Sorry *** read about this but i just need a clearer answer.

I have a 150 gallon tank.
Im considering a DIY sump. using a 20 gallon tank.
1st chamber mechanical
2nd chamber BIO
3rd chamber PUMP

what size intake piping should i use?

what size pump should i get?

I want a lot of filtration, i just still dont get how to match the GPH going to the sump. and GPH going into the tank?

Thanks


----------



## Hoosier Tank (May 8, 2007)

It depends on what kind of turnover rate you want in your tank. some recomend as much as 10 times per hour! I shoot for 5-6 times so for a 150g tank thats a 750gph pump minimum. Given the head loss for a typical aquarium height you should shoot for a pump in the 900gph range, then taylor your drain size to handle that amount plus a little extra for safety....


----------



## prov356 (Sep 20, 2006)

I"m with Hoosier, what he said :thumb:

On many pumps you'll also find gph ratings for different head heights. The pump rating is typically for 
pushing water horizontally. Once you start to push it vertically (head), then the gph declines. See if you 
can get the specs on the pump for the amount of height it needs to push the water. If not, then the 
guidelines given will work. If there's any doubt, I go one size up. You'll find it typically costs only $10 - 
$20 more to do that and you can always throttle it back with a valve on the outflow side, if you need to. 
Also keep in mind that the gph declines a bit for every foot of plumbing and every elbow, etc that the 
water has to travel through.


----------



## boredatwork (Sep 14, 2007)

ilikebeer1985 said:


> what size intake piping should i use?
> 
> what size pump should i get?
> 
> I want a lot of filtration, i just still dont get how to match the GPH going to the sump. and GPH going into the tank?

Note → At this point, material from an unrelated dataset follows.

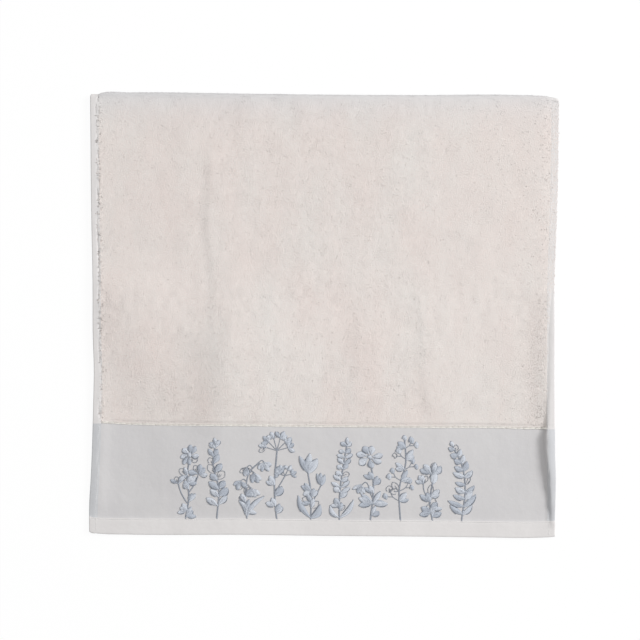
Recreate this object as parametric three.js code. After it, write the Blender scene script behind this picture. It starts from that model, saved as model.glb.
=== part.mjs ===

There is a progression to asking and answering those questions. The size of intake piping is dependent on the flow of the pump. The flow of the pump is dependent on how much turnover you want.

I would take a look at some of the common pumps (MAG, RIO, QuietOne, etc) and get a good idea of the price and GPH rating. Figure out what pump you want depending on how much turnover you want. Everyone has different opinions but the generalization already stated is pretty fair - get at least 5x turnover (after accounting for head height) and anything more than that is better - depends on what you want to spend.

For 150G 5x turnover is 750GPH 10x turnover is 1500GPH. Once you know the flow of the pump then you determine the drain size (assuming the bulkhead holes are not already drilled in your tank - in that case you are going to use whatever size the holes are). You can look online for that info, but in general a 1" pipe will do about 600GPH. So if you can either increase the drain pipe diameter or double/triple up on the number of drain pipes to make sure you can handle the flow rate of the pump.


----------



## Hoosier Tank (May 8, 2007)

To add a little more, once you know the GPH of your pump here is a general idea on drain pipe size. Like I said earlier choose a larger size than your pumps rated flow.


> For a drain overflow (not siphon), the flow for various diameters of pipe is:
> .75" = 325gph
> 1" = 600gph
> 1.25"= 900gph
> ...


----------



## boredatwork (Sep 14, 2007)

Hoosier Tank said:


> The numbers will be reduced somewhat in a siphon application.


Although its somewhat counterintuitive the numbers will actually be _better_ for a siphon application vs. standard drain application, although a siphon application is not very common.


----------



## rickyricardo (Jul 17, 2008)

I guess my only imput would be, isnt a 20gal a little to small to serve as a wet/dry for a 150?


----------



## prov356 (Sep 20, 2006)

Hopefully we're talking a 20 high not long, but I'd go for a 30 if there's room in the stand. A 20 can work 
just fine. As long as it can hold enough water to cover the pump and handle what will drain when power 
is cut, it'll be ok. You just have to be more diligent about topping off due to evaporation. Oftentimes, 
there are space constraints, so I assumed he has his reasons.


----------